WHAT THE TASK ASKS:
All lines holding the string "with" are to be shown.

SUPPLIED ENTRIES:

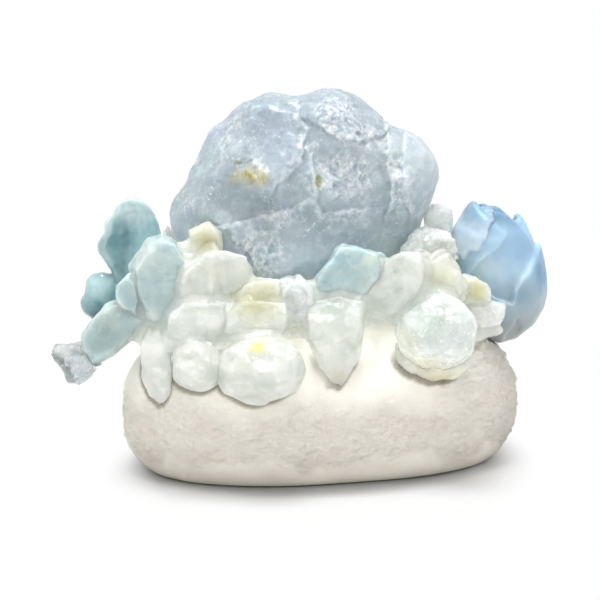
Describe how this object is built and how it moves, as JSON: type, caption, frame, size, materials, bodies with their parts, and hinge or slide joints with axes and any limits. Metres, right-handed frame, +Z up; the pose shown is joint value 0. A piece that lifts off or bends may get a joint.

---

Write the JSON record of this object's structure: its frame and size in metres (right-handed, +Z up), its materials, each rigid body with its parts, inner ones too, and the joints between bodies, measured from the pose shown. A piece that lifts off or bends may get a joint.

---

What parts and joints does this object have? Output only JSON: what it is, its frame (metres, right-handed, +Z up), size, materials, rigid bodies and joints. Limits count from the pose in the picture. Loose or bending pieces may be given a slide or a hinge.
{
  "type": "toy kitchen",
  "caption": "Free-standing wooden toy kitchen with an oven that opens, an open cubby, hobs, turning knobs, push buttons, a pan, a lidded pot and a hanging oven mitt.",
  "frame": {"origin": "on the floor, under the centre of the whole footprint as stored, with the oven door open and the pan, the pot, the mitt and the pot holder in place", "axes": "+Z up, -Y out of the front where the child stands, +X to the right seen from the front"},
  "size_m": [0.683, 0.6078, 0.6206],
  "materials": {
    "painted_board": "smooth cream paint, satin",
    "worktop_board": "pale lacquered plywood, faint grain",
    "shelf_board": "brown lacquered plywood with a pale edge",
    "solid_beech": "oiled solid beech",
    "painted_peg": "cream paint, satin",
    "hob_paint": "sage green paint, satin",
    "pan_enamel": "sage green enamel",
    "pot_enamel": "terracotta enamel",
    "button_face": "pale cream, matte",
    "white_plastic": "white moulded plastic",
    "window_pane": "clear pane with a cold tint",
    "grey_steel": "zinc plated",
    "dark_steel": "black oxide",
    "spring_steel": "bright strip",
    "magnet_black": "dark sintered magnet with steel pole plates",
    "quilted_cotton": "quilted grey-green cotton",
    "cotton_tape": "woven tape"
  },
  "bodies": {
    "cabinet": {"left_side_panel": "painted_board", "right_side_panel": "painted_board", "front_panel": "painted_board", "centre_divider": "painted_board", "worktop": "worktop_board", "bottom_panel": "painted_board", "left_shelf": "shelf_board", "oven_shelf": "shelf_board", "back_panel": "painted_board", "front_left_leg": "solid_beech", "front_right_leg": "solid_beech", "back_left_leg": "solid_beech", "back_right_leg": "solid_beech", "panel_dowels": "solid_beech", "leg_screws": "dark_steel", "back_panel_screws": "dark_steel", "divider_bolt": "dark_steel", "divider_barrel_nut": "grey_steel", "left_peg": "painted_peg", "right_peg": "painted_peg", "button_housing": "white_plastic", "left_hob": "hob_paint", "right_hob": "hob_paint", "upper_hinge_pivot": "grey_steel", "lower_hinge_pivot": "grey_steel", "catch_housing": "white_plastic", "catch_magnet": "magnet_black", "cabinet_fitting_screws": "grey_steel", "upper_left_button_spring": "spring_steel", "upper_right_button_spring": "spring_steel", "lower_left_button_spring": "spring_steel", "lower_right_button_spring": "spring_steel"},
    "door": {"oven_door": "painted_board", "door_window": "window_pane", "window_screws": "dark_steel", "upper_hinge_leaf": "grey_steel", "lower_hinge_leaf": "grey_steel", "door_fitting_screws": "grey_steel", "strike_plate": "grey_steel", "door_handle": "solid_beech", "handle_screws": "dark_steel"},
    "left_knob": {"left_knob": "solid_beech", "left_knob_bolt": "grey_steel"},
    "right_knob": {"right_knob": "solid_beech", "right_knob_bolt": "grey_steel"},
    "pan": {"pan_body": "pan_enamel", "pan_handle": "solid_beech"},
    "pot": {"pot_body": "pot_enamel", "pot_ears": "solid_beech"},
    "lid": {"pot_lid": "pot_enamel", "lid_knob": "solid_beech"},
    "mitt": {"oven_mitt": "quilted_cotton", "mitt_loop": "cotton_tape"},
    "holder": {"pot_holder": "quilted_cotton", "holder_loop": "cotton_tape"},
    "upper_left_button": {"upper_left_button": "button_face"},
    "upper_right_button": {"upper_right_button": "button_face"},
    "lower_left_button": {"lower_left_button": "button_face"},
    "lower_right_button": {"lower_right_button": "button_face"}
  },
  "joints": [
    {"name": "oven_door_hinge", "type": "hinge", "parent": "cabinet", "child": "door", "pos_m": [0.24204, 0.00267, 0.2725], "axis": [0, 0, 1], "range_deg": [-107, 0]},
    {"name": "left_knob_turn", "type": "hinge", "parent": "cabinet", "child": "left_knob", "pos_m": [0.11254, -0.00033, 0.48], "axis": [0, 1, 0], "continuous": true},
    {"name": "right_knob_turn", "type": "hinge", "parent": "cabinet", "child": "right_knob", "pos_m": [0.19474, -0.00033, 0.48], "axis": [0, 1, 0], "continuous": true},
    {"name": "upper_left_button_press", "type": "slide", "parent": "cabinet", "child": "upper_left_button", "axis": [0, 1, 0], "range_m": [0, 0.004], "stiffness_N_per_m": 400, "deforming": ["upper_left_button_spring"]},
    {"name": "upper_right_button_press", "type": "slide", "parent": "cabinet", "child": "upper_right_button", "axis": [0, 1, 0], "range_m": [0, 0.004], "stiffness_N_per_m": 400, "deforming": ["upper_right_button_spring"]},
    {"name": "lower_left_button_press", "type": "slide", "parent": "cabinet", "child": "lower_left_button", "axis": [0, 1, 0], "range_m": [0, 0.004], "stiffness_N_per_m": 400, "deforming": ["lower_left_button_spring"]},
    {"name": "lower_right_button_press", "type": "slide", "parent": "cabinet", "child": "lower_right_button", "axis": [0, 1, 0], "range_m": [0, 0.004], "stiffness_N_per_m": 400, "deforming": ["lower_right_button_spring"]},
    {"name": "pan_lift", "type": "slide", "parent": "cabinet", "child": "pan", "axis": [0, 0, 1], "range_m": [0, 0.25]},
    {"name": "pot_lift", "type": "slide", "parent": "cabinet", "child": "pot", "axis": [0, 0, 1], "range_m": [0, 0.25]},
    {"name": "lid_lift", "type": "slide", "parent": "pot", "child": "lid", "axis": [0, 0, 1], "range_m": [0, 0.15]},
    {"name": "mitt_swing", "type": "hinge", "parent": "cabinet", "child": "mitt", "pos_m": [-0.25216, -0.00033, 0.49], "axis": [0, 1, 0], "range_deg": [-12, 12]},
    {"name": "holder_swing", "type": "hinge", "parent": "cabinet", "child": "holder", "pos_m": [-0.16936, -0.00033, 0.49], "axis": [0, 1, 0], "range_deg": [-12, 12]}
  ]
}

TASK RESULT:
Describe how this object is built and how it moves, as JSON: type, caption, frame, size, materials, bodies with their parts, and hinge or slide joints with axes and any limits. Metres, right-handed frame, +Z up; the pose shown is joint value 0. A piece that lifts off or bends may get a joint.
Write the JSON record of this object's structure: its frame and size in metres (right-handed, +Z up), its materials, each rigid body with its parts, inner ones too, and the joints between bodies, measured from the pose shown. A piece that lifts off or bends may get a joint.
  "caption": "Free-standing wooden toy kitchen with an oven that opens, an open cubby, hobs, turning knobs, push buttons, a pan, a lidded pot and a hanging oven mitt.",
  "frame": {"origin": "on the floor, under the centre of the whole footprint as stored, with the oven door open and the pan, the pot, the mitt and the pot holder in place", "axes": "+Z up, -Y out of the front where the child stands, +X to the right seen from the front"},
    "shelf_board": "brown lacquered plywood with a pale edge",
    "window_pane": "clear pane with a cold tint",
    "magnet_black": "dark sintered magnet with steel pole plates",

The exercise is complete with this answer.